Apache Hama

Thursday July 09, 2015

Google's DistBelief Clone Project on Apache Hama

Deep Learning has become a household buzzword these days. Google, Microsoft, and Tencent have developed distributed deep learning systems but, these systems are closed source softwares. Many of open source softwares such as DeepDist, Caffe, ..., etc are data parallel only. In this blog post, I introduce an Artificial Neural Network implementation of Apache Hama ML package and future design plan for supporting both data and model parallelism.

1. Artificial Neural Network of Hama ML Package

The lastest Apache Hama provides distributed training of an Artificial Neural Network using its BSP computing engine (the initial code was contributed by Yexi Jiang, a Hama committer, Facebook). In general, the training data is stored in HDFS and is distributed in multiple machines. In Hama, two kinds of components are involved in the training procedure: the master task and the groom task. The master task is in charge of merging the model updating information and sending model updating information to all the groom tasks. The groom tasks is in charge of calculate the weight updates according to the training data.

The training procedure is iterative and each iteration consists of two phases: update weights and merge update. In the update weights phase, each groom task would first update the local model according to the received message from the master task. Then they would compute the weight updates locally with assigned data partitions (mini-batch SGD) and finally send the updated weights to the master task. In the merge update phase, the master task would update the model according to the messages received from the groom tasks. Then it would distribute the updated model to all groom tasks. The two phases will repeat alternatively until the termination condition is met (reach a specified number of iterations).

The model is designed in a hierarchical way. The base class is more abstract than the derived class, so that the structure of the ANN model can be freely set by the user, as long as it is a layered model. Therefore, the Perceptron, Auto-encoder, Linear and Logistic regressor can all be uniformly represented by an ANN.

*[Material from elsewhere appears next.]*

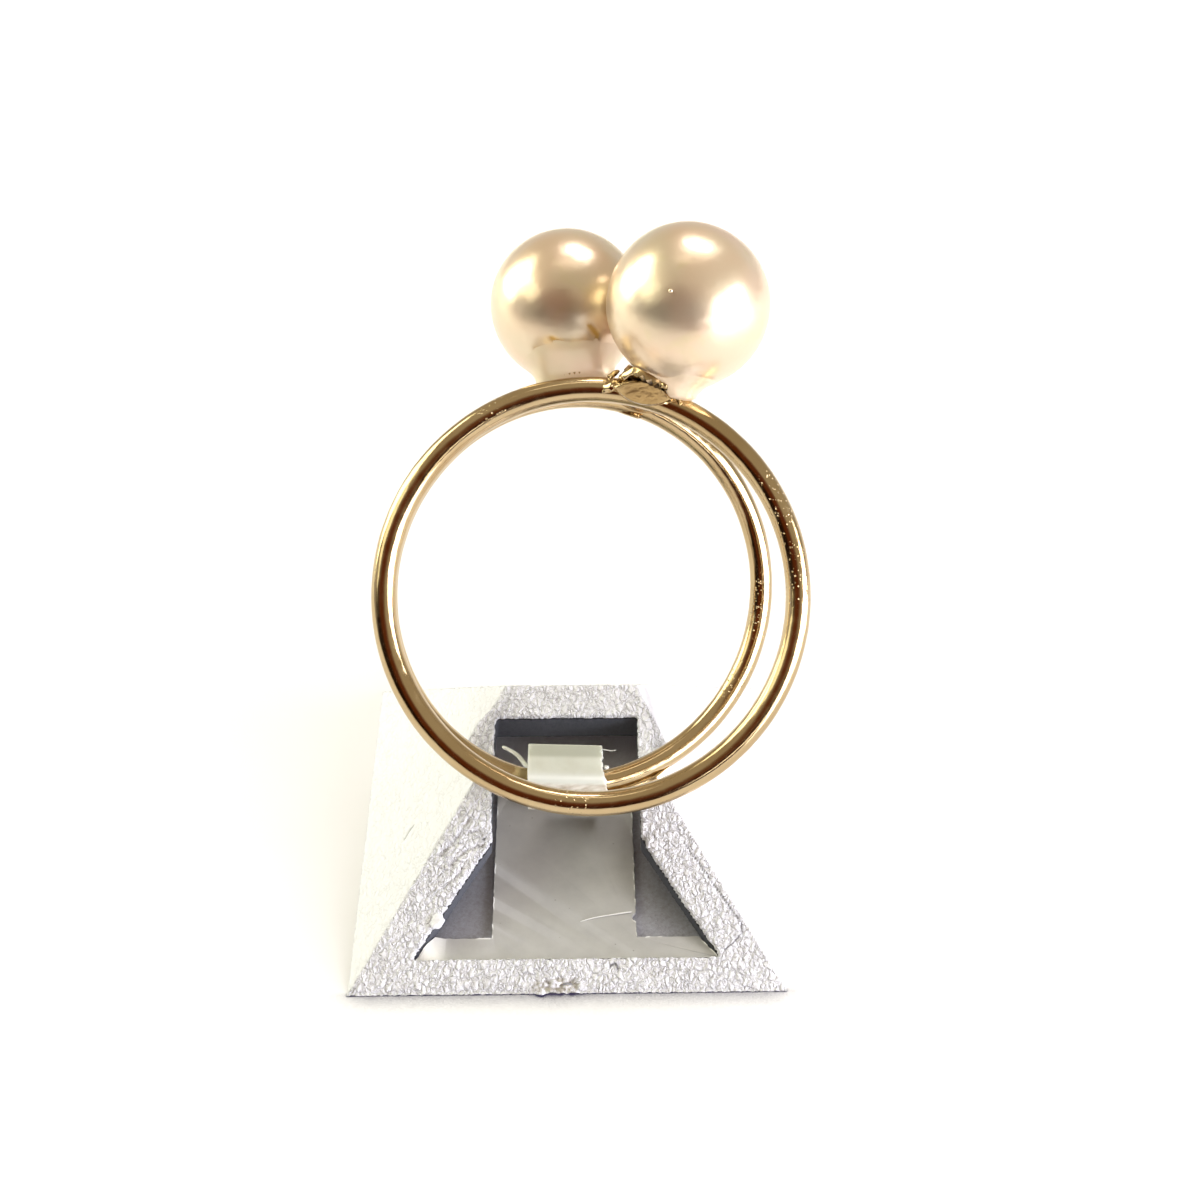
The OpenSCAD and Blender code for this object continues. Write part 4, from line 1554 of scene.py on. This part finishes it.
# the softboxes' distance from the ring in metres, then for each its name, direction from the ring,
# width and height in degrees, colour and radiance
LIGHT_DISTANCE = 0.25
SOFTBOXES = (
    ("key_right", (0.853, -0.44, 0.22), 50, 33, "#fafbff", 8.8),
    ("key_tail", (0.5, -0.83, 0.2), 34, 4, "#ffffff", 4.0),
    ("left_back", (-0.84, 0.36, 0.40), 34, 42, "#f3fae2", 5.2),
    ("left_front", (-0.79, -0.2, 0.55), 24, 24, "#fbffe4", 1.6),
    ("top_back", (0.19, 0.53, 0.83), 24, 15, "#ffffff", 8.0),
    ("overhead", (0.0, 0.2, 0.98), 30, 4, "#fff8ea", 2.2),
)


class VIEW3D_PT_pearl_ring(bpy.types.Panel):
    """Sizes, colours and pieces of the ring on its stand"""

    bl_label = "Pearl Ring"
    bl_space_type = "VIEW_3D"
    bl_region_type = "UI"
    bl_category = "Pearl Ring"

    def draw(self, context):
        layout = self.layout
        for group in (context.scene.pearl_ring, context.scene.ring_stand,
                      context.scene.ring_stage):
            box = layout.box()
            for name in group.__annotations__:
                box.prop(group, name)
        for operator in OPERATORS:
            layout.operator(operator.bl_idname)


OPERATORS = (RING_OT_bands, RING_OT_joint, RING_OT_cups, RING_OT_strip, RING_OT_pearls,
             RING_OT_glue, STAND_OT_shell, STAND_OT_bottom, STAND_OT_clip, STAGE_OT_studio)
CLASSES = (RingSettings, StandSettings, StageSettings, *OPERATORS, VIEW3D_PT_pearl_ring)


def register():
    for cls in CLASSES:
        bpy.utils.register_class(cls)
    bpy.types.Scene.pearl_ring = PointerProperty(type=RingSettings)
    bpy.types.Scene.ring_stand = PointerProperty(type=StandSettings)
    bpy.types.Scene.ring_stage = PointerProperty(type=StageSettings)


def unregister():
    del bpy.types.Scene.ring_stage
    del bpy.types.Scene.ring_stand
    del bpy.types.Scene.pearl_ring
    for cls in reversed(CLASSES):
        bpy.utils.unregister_class(cls)


def main():
    register()
    for operator in OPERATORS:
        group, name = operator.bl_idname.split(".")
        getattr(getattr(bpy.ops, group), name)()


if __name__ == "__main__":
    main()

2. Future Plan for Large Scale Deep Neural Network

2.1 Architecture

As described in above section, currently the data parallelism is only used. Each node will have a copy of the model. In each iteration, the computation is conducted on each node and a final aggregation is conducted in one node. Then the updated model will be synchronized to each node. So, the performance is one thing; the parameters should fit into the memory of a single machine.

Here is a tentative near future plan I propose for applications needing large model with huge memory consumptions, moderate computational power for one mini-batch, and lots of training data. The main idea is use of Parameter Server to parallelize model creation and distribute training across machines. The basic idea of data and model parallelism is use of the remote parameter server to parallelize model creation and distribute training across machines, and the region barrier synchronization per task group instead of global barrier synchronization for performing asynchronous mini-batches within single BSP job. Each task group works asynchronously, and trains large-scale neural network model using assigned data sets in BSP paradigm. The below diagram shows an example of 3 task groups:



Each task asynchronously asks the Parameter Server who stores the parameters in distributed machines for an updated copy of its model, computes the gradients on the assigned data, and sends updated gradients back to the parameter server. This architecture is inspired by Google's DistBelief (Jeff Dean et al, 2012).

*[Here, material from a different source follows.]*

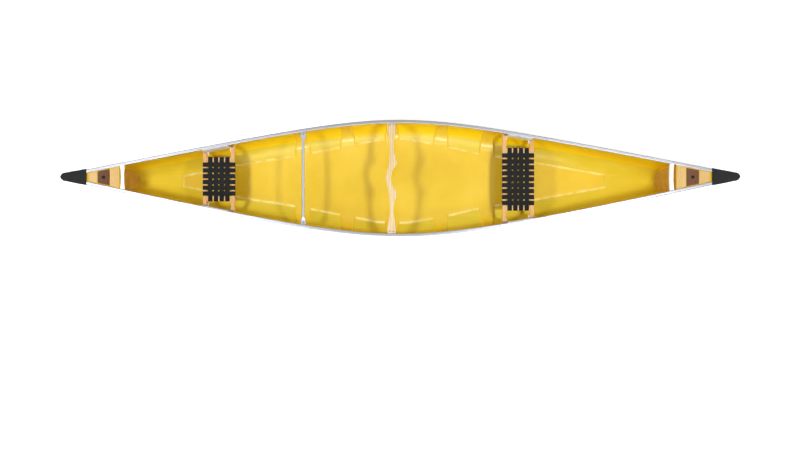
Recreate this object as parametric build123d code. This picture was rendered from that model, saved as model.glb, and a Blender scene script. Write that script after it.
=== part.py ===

2.2 Neuron-centric programming model

The new Programming API proposed by Edward J. Yoon will provide two user-defined functions, which the user can define the characteristic of artificial neural network model: Activation function and Cost function. Each function can be implemented by extending ActivationFunction and CostFunction abstract classes like below:

  /**
   * User-defined sigmoid actiavation function
   */
  public static class Sigmoid extends ActivationFunction {
    @Override
    public double apply(double input) {
      return 1.0 / (1 + Math.exp(-input));
    }

    @Override
    public double applyDerivative(double input) {
      return input * (1 - input);
    }
  }

The following properties are specified in the Job configuration:

  • The model topology: including the number of neurons (besides the bias neuron) in each layer; the type of squashing function; the degree of parallelization for each layer.
  • The learning rate: Specify how aggressive the model learning the training instances. A large value can accelerate the learning process but decrease the chance of model convergence. Recommend in range (0, 0.5].
  • The momemtum weight: Similar to learning rate, a large momemtum weight can accelerate the learning process but decrease the chance of model convergence. Recommend in range (0, 0.5].
  • The regularization weight: A large value can decrease the variance of the model but increase the bias at the same time. As this parameter is sensitive, it's better to set it as a very small value, say, 0.001.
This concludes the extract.